— BEGIN —

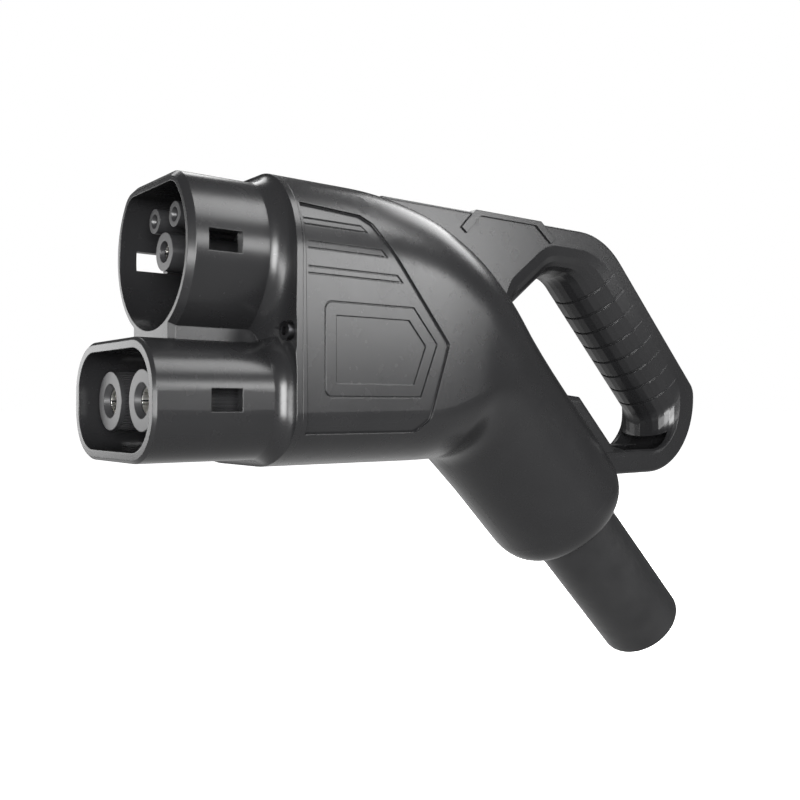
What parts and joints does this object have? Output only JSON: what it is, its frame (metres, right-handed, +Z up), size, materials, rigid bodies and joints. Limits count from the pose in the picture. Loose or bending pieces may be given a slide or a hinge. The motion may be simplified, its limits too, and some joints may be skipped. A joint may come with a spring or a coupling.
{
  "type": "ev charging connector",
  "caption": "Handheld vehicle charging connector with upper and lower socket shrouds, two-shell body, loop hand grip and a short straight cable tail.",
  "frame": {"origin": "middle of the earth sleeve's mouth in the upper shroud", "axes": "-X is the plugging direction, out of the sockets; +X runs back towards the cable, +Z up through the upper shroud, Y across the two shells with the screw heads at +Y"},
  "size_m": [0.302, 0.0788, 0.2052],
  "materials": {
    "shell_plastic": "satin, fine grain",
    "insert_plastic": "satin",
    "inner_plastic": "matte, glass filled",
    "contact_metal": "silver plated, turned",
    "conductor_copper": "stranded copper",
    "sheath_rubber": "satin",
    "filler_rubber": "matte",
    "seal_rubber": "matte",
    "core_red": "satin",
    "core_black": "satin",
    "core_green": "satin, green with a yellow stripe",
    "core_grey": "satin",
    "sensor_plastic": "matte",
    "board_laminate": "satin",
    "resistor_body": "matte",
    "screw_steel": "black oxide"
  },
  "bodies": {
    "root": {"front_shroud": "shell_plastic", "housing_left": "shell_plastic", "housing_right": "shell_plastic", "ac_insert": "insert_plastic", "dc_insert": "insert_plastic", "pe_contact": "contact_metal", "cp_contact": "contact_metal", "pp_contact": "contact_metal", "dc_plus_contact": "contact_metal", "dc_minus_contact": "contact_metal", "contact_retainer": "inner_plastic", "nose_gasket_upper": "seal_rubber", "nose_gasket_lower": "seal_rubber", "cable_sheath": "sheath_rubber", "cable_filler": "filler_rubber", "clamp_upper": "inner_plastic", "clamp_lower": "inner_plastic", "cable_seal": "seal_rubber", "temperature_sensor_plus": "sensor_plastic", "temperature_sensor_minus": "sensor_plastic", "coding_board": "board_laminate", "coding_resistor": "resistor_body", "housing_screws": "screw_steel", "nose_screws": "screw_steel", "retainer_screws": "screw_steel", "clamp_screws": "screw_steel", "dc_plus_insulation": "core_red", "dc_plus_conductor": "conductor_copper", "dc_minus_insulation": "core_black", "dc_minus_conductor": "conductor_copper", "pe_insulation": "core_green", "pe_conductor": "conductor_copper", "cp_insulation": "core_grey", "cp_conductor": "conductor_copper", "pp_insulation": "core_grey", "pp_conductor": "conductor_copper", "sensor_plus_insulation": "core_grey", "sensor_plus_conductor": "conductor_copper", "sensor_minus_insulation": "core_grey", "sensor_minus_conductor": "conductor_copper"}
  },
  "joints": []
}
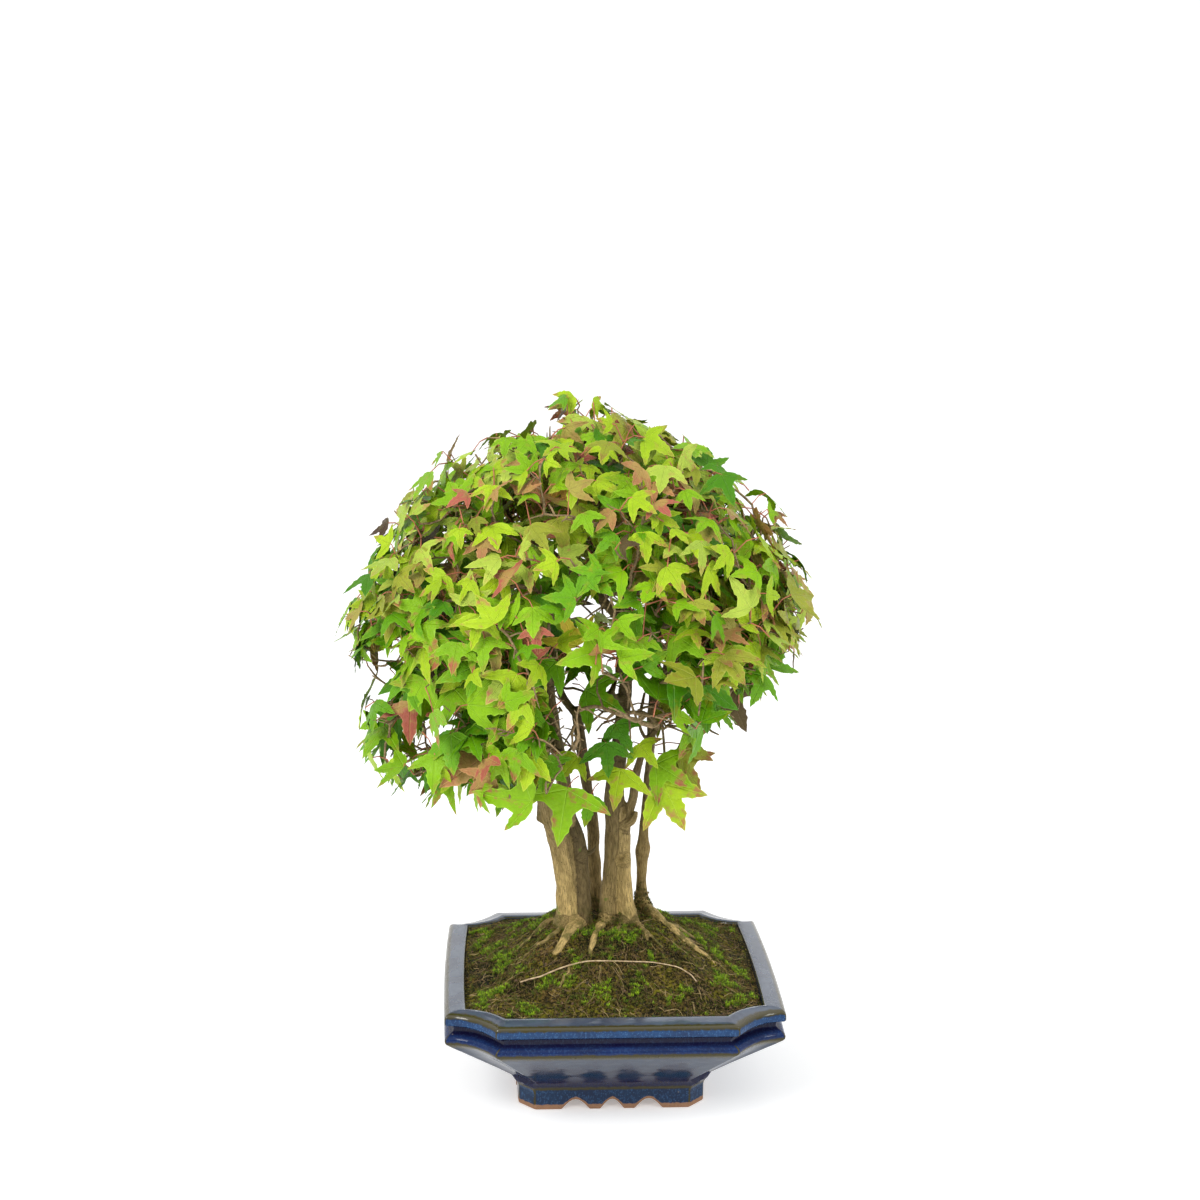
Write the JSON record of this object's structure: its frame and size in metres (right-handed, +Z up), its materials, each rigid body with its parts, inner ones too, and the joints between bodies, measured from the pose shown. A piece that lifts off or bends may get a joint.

— END —

(WHAT YOU ARE ASKED TO DO)
Repeat the records above exactly as they appear.

(TASK ANSWER)
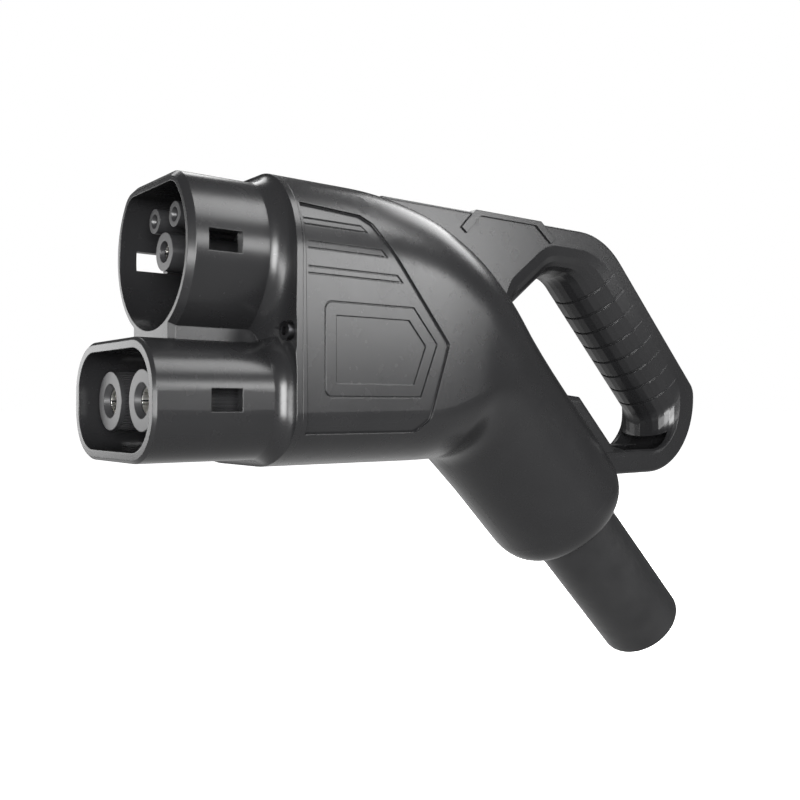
What parts and joints does this object have? Output only JSON: what it is, its frame (metres, right-handed, +Z up), size, materials, rigid bodies and joints. Limits count from the pose in the picture. Loose or bending pieces may be given a slide or a hinge. The motion may be simplified, its limits too, and some joints may be skipped. A joint may come with a spring or a coupling.
{
  "type": "ev charging connector",
  "caption": "Handheld vehicle charging connector with upper and lower socket shrouds, two-shell body, loop hand grip and a short straight cable tail.",
  "frame": {"origin": "middle of the earth sleeve's mouth in the upper shroud", "axes": "-X is the plugging direction, out of the sockets; +X runs back towards the cable, +Z up through the upper shroud, Y across the two shells with the screw heads at +Y"},
  "size_m": [0.302, 0.0788, 0.2052],
  "materials": {
    "shell_plastic": "satin, fine grain",
    "insert_plastic": "satin",
    "inner_plastic": "matte, glass filled",
    "contact_metal": "silver plated, turned",
    "conductor_copper": "stranded copper",
    "sheath_rubber": "satin",
    "filler_rubber": "matte",
    "seal_rubber": "matte",
    "core_red": "satin",
    "core_black": "satin",
    "core_green": "satin, green with a yellow stripe",
    "core_grey": "satin",
    "sensor_plastic": "matte",
    "board_laminate": "satin",
    "resistor_body": "matte",
    "screw_steel": "black oxide"
  },
  "bodies": {
    "root": {"front_shroud": "shell_plastic", "housing_left": "shell_plastic", "housing_right": "shell_plastic", "ac_insert": "insert_plastic", "dc_insert": "insert_plastic", "pe_contact": "contact_metal", "cp_contact": "contact_metal", "pp_contact": "contact_metal", "dc_plus_contact": "contact_metal", "dc_minus_contact": "contact_metal", "contact_retainer": "inner_plastic", "nose_gasket_upper": "seal_rubber", "nose_gasket_lower": "seal_rubber", "cable_sheath": "sheath_rubber", "cable_filler": "filler_rubber", "clamp_upper": "inner_plastic", "clamp_lower": "inner_plastic", "cable_seal": "seal_rubber", "temperature_sensor_plus": "sensor_plastic", "temperature_sensor_minus": "sensor_plastic", "coding_board": "board_laminate", "coding_resistor": "resistor_body", "housing_screws": "screw_steel", "nose_screws": "screw_steel", "retainer_screws": "screw_steel", "clamp_screws": "screw_steel", "dc_plus_insulation": "core_red", "dc_plus_conductor": "conductor_copper", "dc_minus_insulation": "core_black", "dc_minus_conductor": "conductor_copper", "pe_insulation": "core_green", "pe_conductor": "conductor_copper", "cp_insulation": "core_grey", "cp_conductor": "conductor_copper", "pp_insulation": "core_grey", "pp_conductor": "conductor_copper", "sensor_plus_insulation": "core_grey", "sensor_plus_conductor": "conductor_copper", "sensor_minus_insulation": "core_grey", "sensor_minus_conductor": "conductor_copper"}
  },
  "joints": []
}
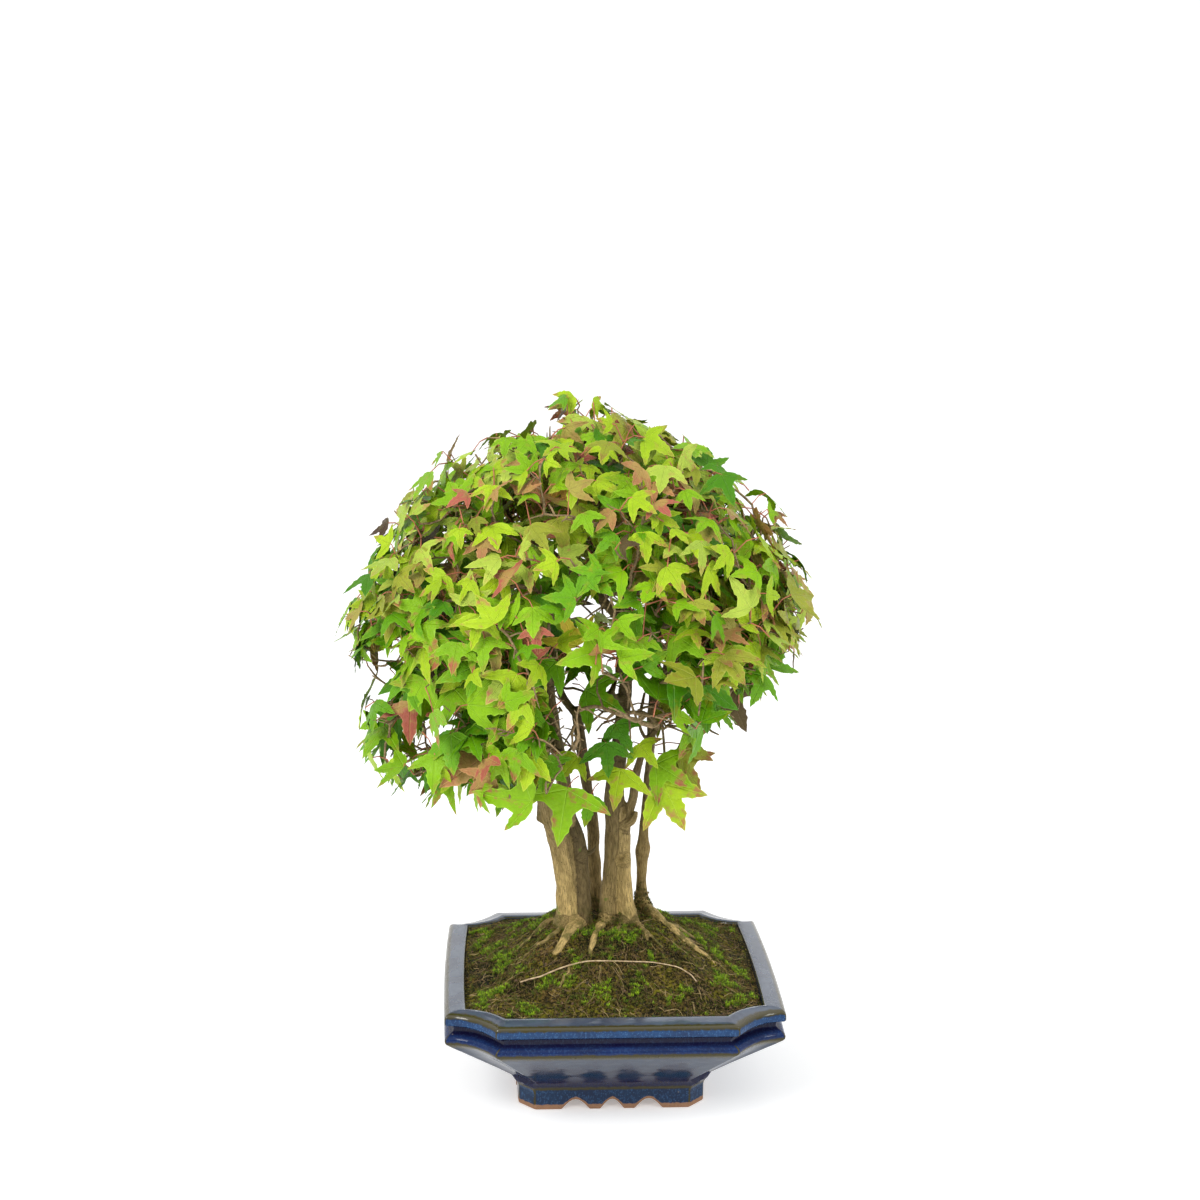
Write the JSON record of this object's structure: its frame and size in metres (right-handed, +Z up), its materials, each rigid body with its parts, inner ones too, and the joints between bodies, measured from the pose shown. A piece that lifts off or bends may get a joint.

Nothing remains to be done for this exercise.